- Born: 28 May 1772
- Died: 8 February 1862 (aged 89)
- Occupation: poet
- Spouse: Maria Green ​(m. 1814)​
- Children: 6; including Hans, Julia and Rachel
- Relatives: Wadsworth Busk (father); William Busk (brother); George Busk (nephew);
- Writing career
- Period: 1814–1834

= Hans Busk (1772–1862) =

Welsh poet (1772–1862)

Hans Busk (28 May 1772 – 8 February 1862) was a Welsh poet, who published poems during the period 1814–1834. He is known as The Elder to distinguish him from his son, who pioneered the Volunteer Force of the British Army.

== Career ==
His poems included titles such as "The Banquet", "The Dessert" and "The Vestriad". Although obscure today, they did receive some attention at the time, for instance "The Banquet" and "The Vestriad" were reviewed in the Literary Gazette, the latter on the front page.

Hans Busk lived at Glenalder Hall (or Glenalders), Nantmel, Radnorshire, Wales, and was a justice of the peace. He served as High Sheriff of Radnorshire in 1837. He later lived at Culverden Grove, Tunbridge Wells, Kent.

He lived for many years at Great Cumberland Place, near Hyde Park in the City of Westminster, where he died in 1862.

==Family==

He was the youngest son of Sir Wadsworth Busk and Alice, daughter of Edward Parish. His father served as Attorney General of the Isle of Man for more than twenty years, where Hans received his early education. The family lived in Newtown. His grandfather Jacob Hans Busk was an immigrant from Sweden or Norway.

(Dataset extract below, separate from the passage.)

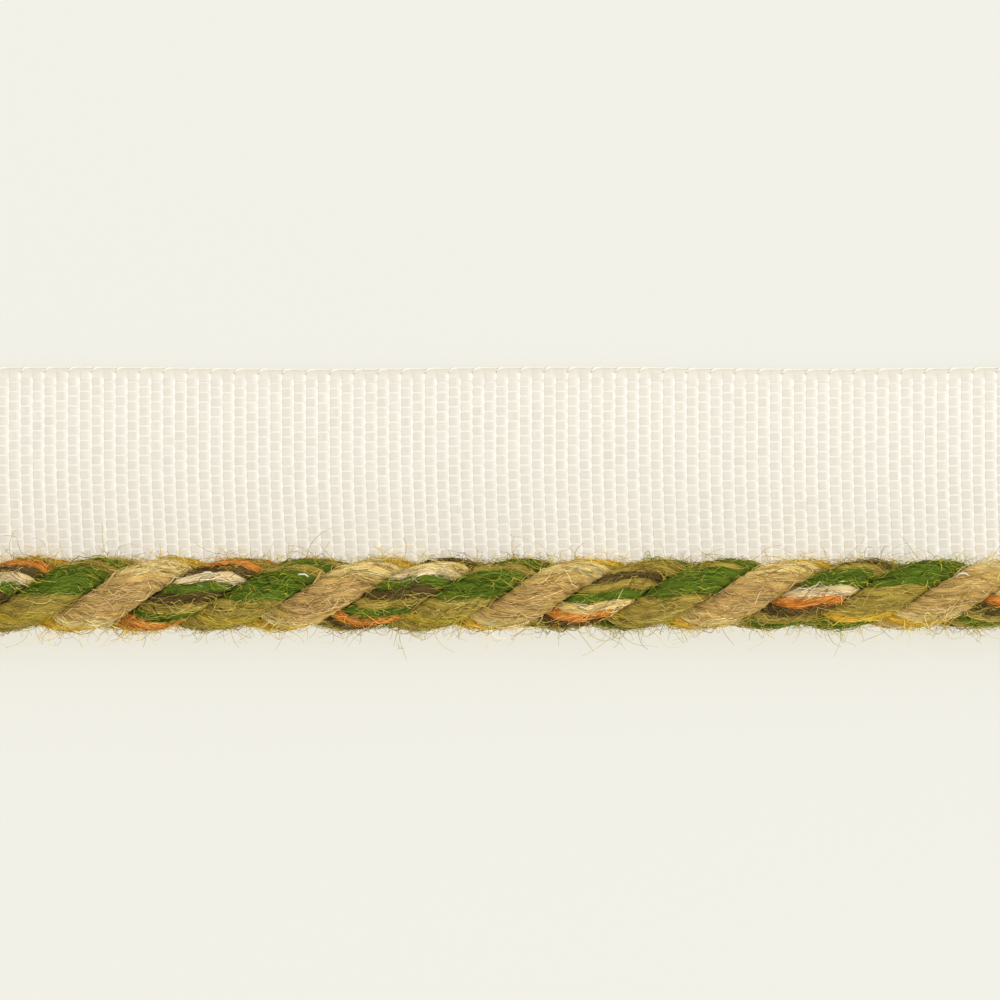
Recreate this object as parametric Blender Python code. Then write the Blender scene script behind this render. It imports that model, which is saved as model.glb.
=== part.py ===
"""A cut length of flanged cord: a three-strand wool cord sewn along the margin of a woven tape.

X runs along the cord, Y from the cord towards the tape's free edge, and Z up.
The origin lies under the middle of the piece, on the surface that the tape rests on.
Sizes are in metres.
"""

import math

import bmesh
import bpy

MM = 0.001

# The whole piece
LENGTH = 104 * MM
FLANGE_WIDTH = 16 * MM
CORD_RADIUS = 3 * MM
PIECE_GAP = 0.3 * MM
TOTAL_WIDTH = FLANGE_WIDTH + 2 * CORD_RADIUS
CORD_Y = CORD_RADIUS - TOTAL_WIDTH / 2

# The tape, which runs on as a hidden margin to just past the middle of the cord
TAPE_THICKNESS = 1 * MM
TAPE_PAST_CORD_AXIS = 0.5 * MM
TAPE_FREE_EDGE_Y = TOTAL_WIDTH / 2
TAPE_HIDDEN_EDGE_Y = CORD_Y - TAPE_PAST_CORD_AXIS
RIB_PITCH = 1 * MM
RIB_DEPTH = 0.14 * MM
RIB_CREST_SHARE = 0.56
SELVEDGE_WIDTH = 0.6 * MM
SELVEDGE_STEP = 0.15 * MM

# The lay of the cord: each strand goes once round the axis in one lay length
TURNS = 6
STEPS_PER_TURN = 20
STRANDS = 3
TAN_FRONT_X = 3.2 * MM

# One strand's section, a round lobe that is pressed flat against its two neighbours
STRAND_RADIUS = 1.7 * MM
STRAND_OFFSET = CORD_RADIUS - STRAND_RADIUS
LOBE_SEGMENTS = 10
HALF_SECTOR = math.pi / STRANDS

# The cord sits on the tape's margin and is pressed a little flat underneath
CORD_Z = 4 * MM
CORD_UNDERSIDE_Z = TAPE_THICKNESS + PIECE_GAP
UNDERSIDE_PRESS = (CORD_Z - CORD_UNDERSIDE_Z) / CORD_RADIUS

# Linear colours of the yarns and the tape
TAPE_CREAM = (0.86, 0.82, 0.70)
YARN_TAN = (0.50, 0.34, 0.17)
YARN_MIXED = (0.20, 0.15, 0.08)
YARN_GREEN = (0.10, 0.20, 0.04)
TAPE_ROUGHNESS = 0.75
WOOL_ROUGHNESS = 0.9

# Edges that turn by more than this stay sharp
RIB_SHARP_ANGLE = math.radians(30)
STRAND_SHARP_ANGLE = math.radians(50)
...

In April or May 1814 he married Maria, daughter of Joseph Green. His children were:
- Hans Busk (1815–1882), Army reformer
- Amelia Sophia Crawford (1817–1896)
- Julia Clara Pitt Byrne (1819 – 1894)
- Frances Rosalie Vansittart (1820–1899), involved in the important legal case Vansittart v. Vansittart against her husband in the Court of Chancery
- Maria Georgiana Loder (1826-1907), wife of Sir Robert Loder, 1st Baronet
- Rachel Harriette Busk (1831—1907)

The book Converts to Rome separately lists all five of Busk's daughters as having converted to Catholicism, although in the case of Maria Georgiana it was when she was in her seventies.